I’m pretty sure that most have come around to the idea that land was one of the huge mistakes made when designing Magic. The idea of mana and resoureces building up over the course of the game is a solid one, but land itself has really started to come down hard on players as Wizards of the Coast gets more experimental over the years. Being able to use two colors from a single card is about the most valuable move there is in Magic, and Wizards of the Coast provided us with fast lands in this Standard rotation that have been around since Kaladesh.

Naturally, this consistency comes at a price, and there’s no worse feeling for a Magic fan than dropping $8 to $10 on a land card. Not just a land, but a boring land. These cards do nothing but provide two mana colors at a slightly more consistent rate than tap lands. No fun value like Hour of Devastation’s Deserts or Dominaria’s Memorials. Just two lands… MAYBE coming into play untapped.

Still, if you want to run a competitive deck, especially a multicolored aggressive deck, you’ll need these to keep up with the metagame, and you’ll need to shell out at least $40 for the whole playset. Otherwise you’re playing with a deck that is at a disadvantage before the first card is even played.

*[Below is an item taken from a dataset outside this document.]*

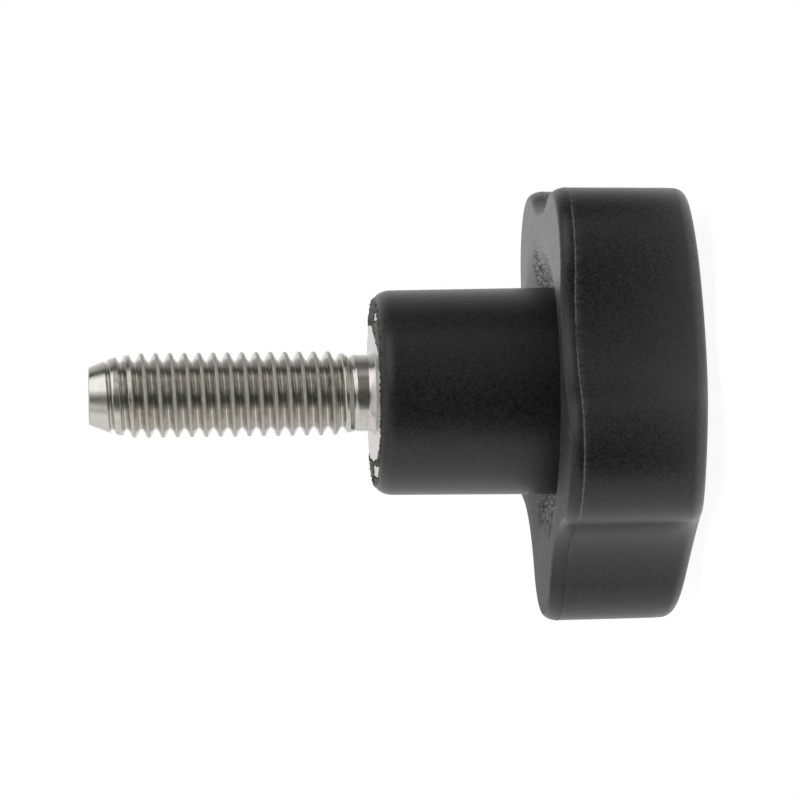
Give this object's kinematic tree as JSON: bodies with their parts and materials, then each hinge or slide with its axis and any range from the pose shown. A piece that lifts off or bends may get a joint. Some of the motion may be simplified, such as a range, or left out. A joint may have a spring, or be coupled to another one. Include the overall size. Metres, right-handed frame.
{
  "type": "lobed clamping knob",
  "caption": "Black moulded star knob with a round hub and a steel threaded stud that is moulded into it; turned by hand to clamp something.",
  "frame": {"origin": "middle of the flange's clamping face, on the stud's axis", "axes": "+Z along the stud towards its tip; +X through the middle of one lobe; the knob stands on its domed front"},
  "size_m": [0.0304, 0.0314, 0.0425],
  "materials": {
    "moulded_plastic": "fine moulded grain with a faint mottle, as glass-filled plastic has",
    "bright_steel": "turned and rolled, bright"
  },
  "bodies": {
    "root": {"grip": "moulded_plastic", "threaded_stud": "bright_steel"}
  },
  "joints": []
}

I get fetch lands and shock lands since they are viable in Modern and Legacy, and even a few of these, especially Spirebluff Canal, might survive into non-rotating formats. However, the only feeling worse than paying $8 to $10 on a land is paying $8 to $10 on a land that is doomed to be rotated out… and then coughing up $40 on whatever the next Standard dual lands are.

This is why I loved Mono-Red aggro and Mono-Green Steel Leaf Stompy. I can put my monetary resources into fun Magic cards and not worry about wasting dollars on boring lands.

And speaking of which, this is the card that assures you won’t be playing true Mono-Green or Mono-Red. This scrappy card emerged as a must-play in any aggressive deck from the last two years, but to play it consistently, you need to dip into black… meaning you’ll need a playset of fast lands… and a play set of check lands… and the point of playing a cheap mono-color deck goes out the window.

I love how you scrounged to the front of Standard, Scrapheap Scrounger, but seriously… stop messing with my mono-colored plans!

Black’s side-board “fun police.” Sorry, jerks! You’ll have to deal with my threats on the battlefield now!

This card… ugh… I shouldn’t complain because he was properly banned from Brawl, but ugh… the only way to make counterspells more infuriating is to turn them into easy card advantage, and that’s just what Baral does.

STOP KILLING MY LLANOWAR ELVES!

*plays Modern*

STOP KILLING MY BIRDS OF PARADISE!

Long since out of style, but I would like to take this chance to kick White/Red Vehicles while it’s down and on its way out. This deadly deck killed players out of nowhere back when it could use Thraben Inspector to crank out artifacts. Just… ugh, can I play the game, please?!

One final artifact creature. Not that I hate this card, but I hate that any tribal deck you play is incomplete without it. This shines especially bright in Merfolk, where +1/+1 counters have much more value than just as stats. It also works well with Vampires, Zombies, and Saprolings… and at its peak cost $40 for a playset.

I don’t thank Goblin Chainwhirler very often, but I do here for putting this card on the chopping board before being rotated out.